Cadillac recently hushed rumors that it was contemplating moving its Escalade off body-on-frame truck architecture to embrace the unibody concept. That won't happen.

Instead, Cadillac next year will shore up the Escalade's design and improve its trucky underpinnings for the next generation. Then Cadillac will add what it calls a new SUV. That model will be built on the Lambda unibody architecture, in common with General Motors' other big crossovers, such as the Buick Enclave and GMC Acadia.

In other words, Cadillac will split its SUV market in two -- a big and brawny SUV on one side, with 7,600 pounds of towing capacity; and a more refined and comfortable SUV-like crossover on the other.

QX56 keeps trucking


Product planners at Infiniti are one step ahead on this strategy. The luxury brand surprised audiences in March 2010 when it unveiled the redesigned 2011 QX56 SUV.

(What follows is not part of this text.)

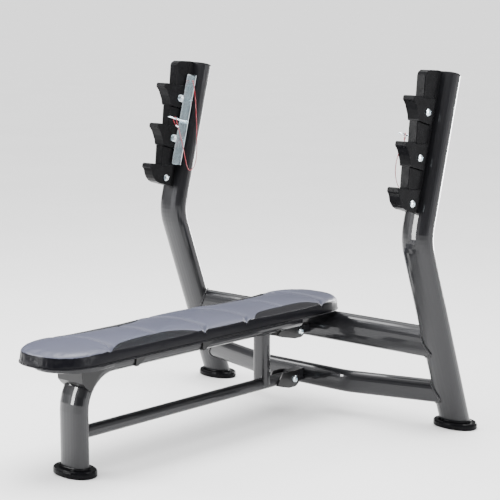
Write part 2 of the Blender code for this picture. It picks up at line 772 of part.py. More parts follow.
# The lanyard's route: (inward from the rack's centre, forward, up), from the hole at the top of the lock
# bracket, hanging beside the upright, back up to a noose round the lock pin.
PIN_INWARD = RACK_HALF_WIDTH + GAP + LOCK_PLATE + LOCK_FLANGE / 2
NOOSE = LOCK_PIN_RADIUS + LANYARD_RADIUS + 0.0011
LANYARD_TOP = [
    (PIN_INWARD, 0.0475, -0.0800), (PIN_INWARD, 0.0560, -0.0800), (PIN_INWARD + 0.008, 0.0610, -0.0850),
    (0.0560, 0.0565, -0.105), (0.0610, 0.0440, -0.150), (0.0640, 0.0260, -0.210), (0.0655, 0.0080, -0.275),
]
LANYARD_HANG = {
    "left": [
        (0.0655, -0.0080, -0.335), (0.0655, -0.0150, -0.380), (0.0665, -0.0070, -0.412),
        (0.0670, 0.0110, -0.426), (0.0665, 0.0290, -0.415), (0.0640, 0.0480, -0.380),
        (0.0590, 0.0680, -0.335), (0.0530, 0.0870, -0.296),
    ],
    "right": [
        (0.0660, -0.0070, -0.330), (0.0665, -0.0130, -0.372), (0.0675, -0.0060, -0.405),
        (0.0685, 0.0120, -0.425), (0.0695, 0.0380, -0.427), (0.0700, 0.0640, -0.412),
        (0.0695, 0.0860, -0.385), (0.0670, 0.0990, -0.352), (0.0625, 0.1040, -0.320),
        (0.0560, 0.1030, -0.292),
    ],
}
LANYARD_NOOSE = [
    (0.0480, 0.1010, -0.268), (PIN_INWARD + NOOSE, 0.1090, -0.2500),
    (PIN_INWARD + NOOSE, 0.1110, -LOCK_PIN_DROP),
    (PIN_INWARD + NOOSE * 0.7, 0.1122, -LOCK_PIN_DROP + NOOSE * 0.72),
    (PIN_INWARD, 0.1135, -LOCK_PIN_DROP + NOOSE * 1.02),
    (PIN_INWARD - NOOSE * 0.7, 0.1148, -LOCK_PIN_DROP + NOOSE * 0.72),
    (PIN_INWARD - NOOSE, 0.1160, -LOCK_PIN_DROP),
    (PIN_INWARD - NOOSE + 0.0005, 0.1150, -0.2500), (PIN_INWARD + 0.001, 0.1110, -0.2620),
    (0.0450, 0.1045, -0.2740),
]

for side, sign in SIDES.items():
    place = rack_frame(sign * UPRIGHT_SPACING / 2)
    wide = RACK_HALF_WIDTH
    holes = []
    for k in range(HOOKS):
        r = RACK_BOLT_RADIUS + HOLE_CLEARANCE
        at = across(place, RACK_BOLT_FORWARD, -RACK_BOLT_DROP - HOOK_PITCH * k, 0, 1)
        holes.append(cutter(turned(f"{side}_rack_hole_{k + 1}", [(r, -0.06), (r, 0.06)], at, None)))

    # The steel spine is welded down the front of the upright and carries the three liners.
    back = UPRIGHT_HALF_DEPTH + GAP
    bottom = -RACK_BOLT_DROP - HOOK_PITCH * (HOOKS - 1) - 0.0245
    spine_outline = [
        (back, -0.001), (0.058, -0.0035), (SPINE_FRONT, -0.0135), (SPINE_FRONT, bottom), (back, bottom),
    ]
    spine = plate(
        side + "_rack_spine", spine_outline, -SPINE_HALF_WIDTH, SPINE_HALF_WIDTH, place, BRACKET_BLACK,
        0.001,
    )
    cut(spine, *holes)

    slot = [
        (0.040, 0.01), (SPINE_FRONT + GAP, 0.01), (SPINE_FRONT + GAP, bottom - 0.02),
        (0.040, bottom - 0.02),
    ]
    slot_cutter = cutter(
        plate(side + "_spine_slot", slot, -SPINE_HALF_WIDTH - GAP, SPINE_HALF_WIDTH + GAP, place, None)
    )
    for k in range(HOOKS):
        last = k == HOOKS - 1
        under = LAST_UNDER if last else HOOK_UNDER + [(0.060, -0.1952)]
        body_outline = lowered(BODY_STEP + CRADLE + HOOK_TIP + under, k)
        liner = plate(f"{side}_hook_liner_{k + 1}", body_outline, -wide, wide, place, LINER_BLACK, 0.0022)
        guard_outline = guard_top(k) + [(0.1184, -0.1290), (0.062, -0.1290)]
        guard = cutter(
            plate(
                f"{side}_guard_{k + 1}", lowered(guard_outline, k), -wide + 0.0045, wide - 0.0045,
                place, LINER_BLACK, 0.004,
            )
        )
        join(liner, guard)
        cut(liner, slot_cutter, holes[k])

    # The lock bracket: a plate on the rack's inner side with two bolted ears and a flange turned inward.
    inward = -sign
    near, far = wide + GAP, wide + GAP + LOCK_PLATE
    low, high = sorted((inward * near, inward * far))
    back_edge, front_edge, ear_radius = 0.050, 0.076, 0.0135
    lock_outline = [(back_edge, -0.058), (front_edge - 0.004, -0.058), (front_edge, -0.062)]
    for k in range(2):
        centre = (RACK_BOLT_FORWARD, -RACK_BOLT_DROP - HOOK_PITCH * k)
        lock_outline += [(front_edge, centre[1] + ear_radius)] + arc(centre, ear_radius, 90, -90, 8)
        lock_outline += [(front_edge, centre[1] - ear_radius)]
    lock_outline += [(front_edge, -0.411), (front_edge - 0.004, -0.415), (back_edge, -0.415)]
    lock = plate(side + "_lock_bracket", lock_outline, low, high, place, ZINC, 0.0, smooth=False)
    flange_low, flange_high = sorted((inward * (near + LOCK_PLATE / 3), inward * (far + LOCK_FLANGE)))
    flange_outline = [
        (flange_low, -0.0585), (flange_high, -0.0585), (flange_high, -0.4145), (flange_low, -0.4145),
    ]
    flange_place = place @ axes((0, 0, 0), (0, 0, 1), (0, 1, 0), (1, 0, 0))
    flange = cutter(
        plate(
            side + "_lock_flange", flange_outline, back_edge + 0.0004, back_edge + LOCK_PLATE,
            flange_place, None,
        )
    )
    join(lock, flange)
    pin_x = inward * (far + LOCK_FLANGE / 2)
    forward_at = [
        place @ axes(
            (0, s, pin_x), (0, 1, 0), (0, 0, 1), (1, 0, 0),
        ) for s in (-0.080, -0.400, -LOCK_PIN_DROP)
    ]
    small = LANYARD_RADIUS + 0.0012
    flange_holes = [
        cutter(turned(f"{side}_flange_hole_{i + 1}", [(r, 0.03), (r, 0.07)], at, None, 12))
        for i, (at, r) in enumerate(zip(forward_at, (small, small, LOCK_PIN_RADIUS + PIN_CLEARANCE)))
    ]
    cut(lock, *flange_holes, *holes[:2])

    # Bolts from the outer side, nuts on the inner side.
    for k in range(HOOKS):
        s = -RACK_BOLT_DROP - HOOK_PITCH * k
        seat_in = (far if k < 2 else wide) + GAP
        head_at = across(place, RACK_BOLT_FORWARD, s, sign * (wide + GAP), sign)
        turned(
            f"{side}_rack_bolt_{k + 1}",
            bolt_profile(RACK_BOLT_RADIUS, 0.0130, 0.0070, wide + GAP + seat_in + 0.0125),
            head_at,
            ZINC,
        )
        nut(
            f"{side}_rack_nut_{k + 1}", across(place, RACK_BOLT_FORWARD, s, -sign * seat_in, -sign),
            RACK_BOLT_RADIUS, 0.017, 0.0095, ZINC,
        )

    # The lock pin: its origin lies on its own axis, at the flange.
    pin_origin = place @ Vector((back_edge + LOCK_PLATE, -LOCK_PIN_DROP, pin_x))
    start, end = -0.0150, 0.0760
    r = LOCK_PIN_RADIUS
    profile = [
        (0, start), (r * 0.6, start), (r, start + 0.002), (r, 0.0020), (r + 0.0022, 0.0022),
        (r + 0.0022, 0.0052),
        (r, 0.0054), (r, end), (0, end),
    ]
    pin = turned(side + "_lock_pin", profile, axes((0, 0, 0), UP, (1, 0, 0), FORWARD), ZINC, 14)
    ring_radius, ring_wire = 0.0105, 0.0016
    bm = bmesh.new()
    rows = []
    for i in range(20):
        a = 2 * math.pi * i / 20
        out = FORWARD * math.cos(a) + Vector((1, 0, 0)) * math.sin(a)
        centre = FORWARD * (end + ring_radius - 0.0015) + out * ring_radius
        rows.append(
            [
                bm.verts.new(
                    centre + out * ring_wire * math.cos(b) + UP * ring_wire * math.sin(b)
                ) for b in [math.pi / 4 * j for j in range(8)]
            ]
        )
    for i, row in enumerate(rows):
        after = rows[(i + 1) % 20]
        for j in range(8):
            bm.faces.new((row[j], row[(j + 1) % 8], after[(j + 1) % 8], after[j]))
    ring = cutter(from_bmesh(side + "_pin_ring", bm, None))
    join(pin, ring)
    pin.location = pin_origin
    ring.location = pin_origin

    places = LANYARD_TOP + LANYARD_HANG[side] + LANYARD_NOOSE
    route = [place @ Vector((d, s, inward * x)) for x, d, s in places]
    cord(side + "_lanyard", smooth_path(route, 0.0105), LANYARD_RADIUS, CORD_RED)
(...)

Amid the industrywide shift to unibodies, Infiniti balked. It modernized the big QX but kept it on truck rails, with a tip of the hat to customers who wanted its 8,500-pound towing capacity.

Instead, Infiniti this month launched production in Smyrna, Tenn., of a new unibody vehicle called the JX. It is designed on an architecture it will share with the upcoming redesigned Pathfinder.

Like Cadillac, Infiniti will offer a choice: a rugged boat-hauling truck-based SUV and a roomier and not-as-tough "SUV" that is built like a car.

Muses Chrysler designer Gilles: "There are some things that a truck design can do very well. But most of what an SUV customer really wants now, we can do it best with a unibody design."